Criticisms aside, such a book gets one thinking about unity in the church. Chemnitz (Examination of the Council of Trent, vol. I, p. 213) quotes the papal theologian Osius, “If anyone has the interpretation of the Roman Church concerning any passage of Scripture, even if he does not know or understand whether or how it agrees with the words of Scripture, he nevertheless has the very Word of God.” The attitude of Osius seems easy to fall into. It is easy to let expediency and on-paper agreement take the place of true unity. What if our church members know the synodical “position” but do not know how to reconcile that position with Scripture? Is that kind of “unity” better than the “unity” of the men at Trent? Or what if “we just don’t have time” at study clubs and pastoral conferences (or even around lunch or a half-barrel afterwards) to get to the bottom of the disagreements that came up in the exegesis or essay?

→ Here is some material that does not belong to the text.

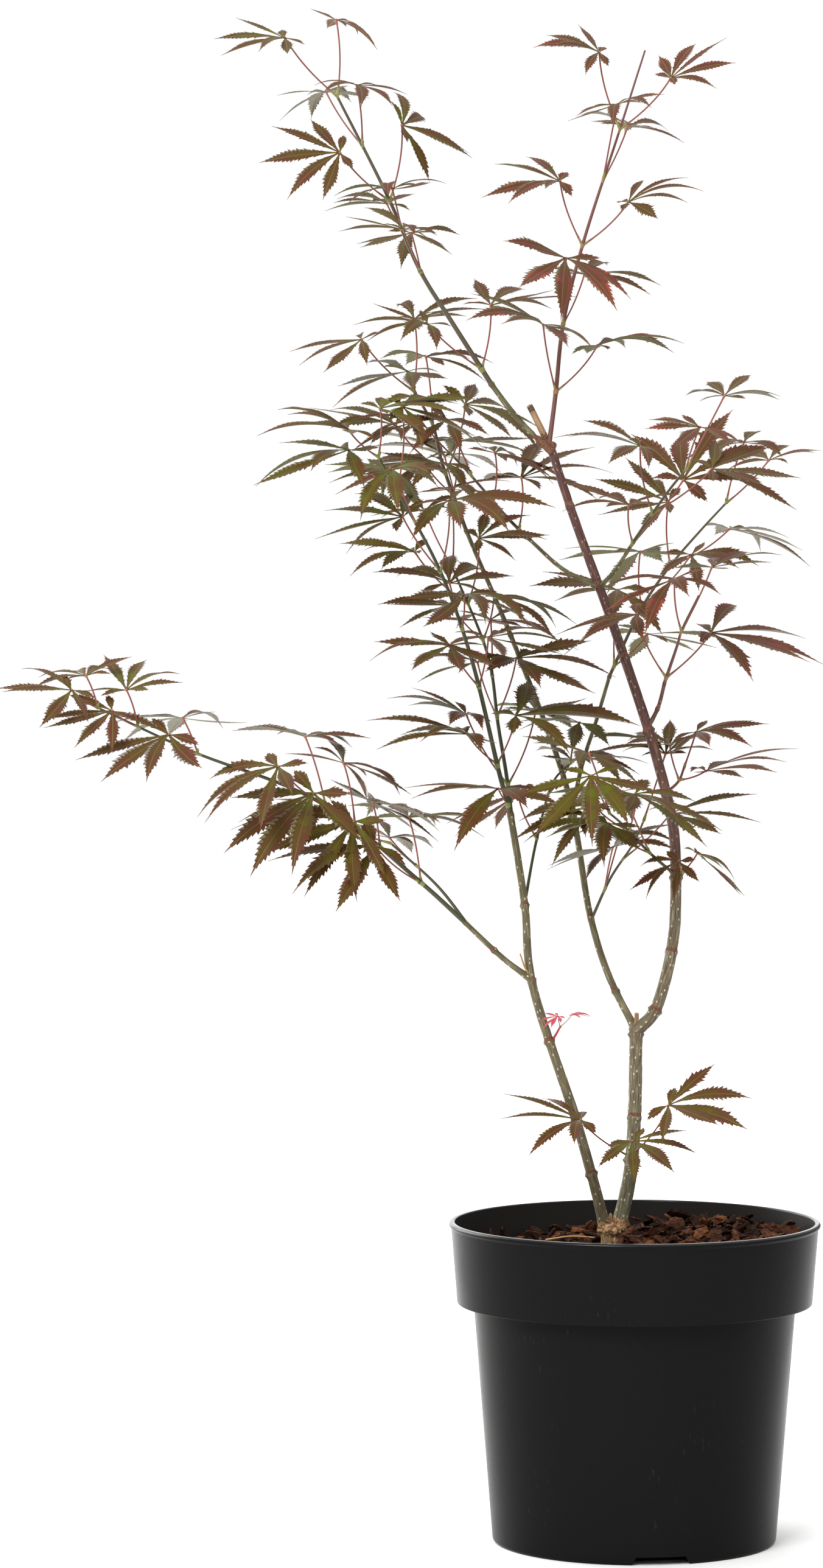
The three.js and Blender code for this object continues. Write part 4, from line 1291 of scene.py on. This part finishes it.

And where we do have actual unity, isn’t that a beautiful miracle that we don’t deserve and for which we would do well to thank the Holy Spirit who “keeps [the church] with Jesus Christ in the one true faith”?

Overall, I would say it is more worthwhile to read Chemnitz and Bente, even if their analysis of the processes of Trent aren’t nearly as good as their analysis of the doctrines of Trent and the Scriptural reasons why we reject those doctrines. But when you’re done with those, O’Malley’s book is an eye-opening supplemental resource, which is worth tackling, and which moves you briskly enough through one of the key events in Reformation history.

John O’Malley is a theology professor at Georgetown University and a Jesuit priest. He is the author of The First Jesuits, which has been translated into ten languages, and What Happened at Vatican II. He received the lifetime achievement award from the Society for Italian Historical Studies in 2002. He received the corresponding award from the Renaissance Society of America in 2005.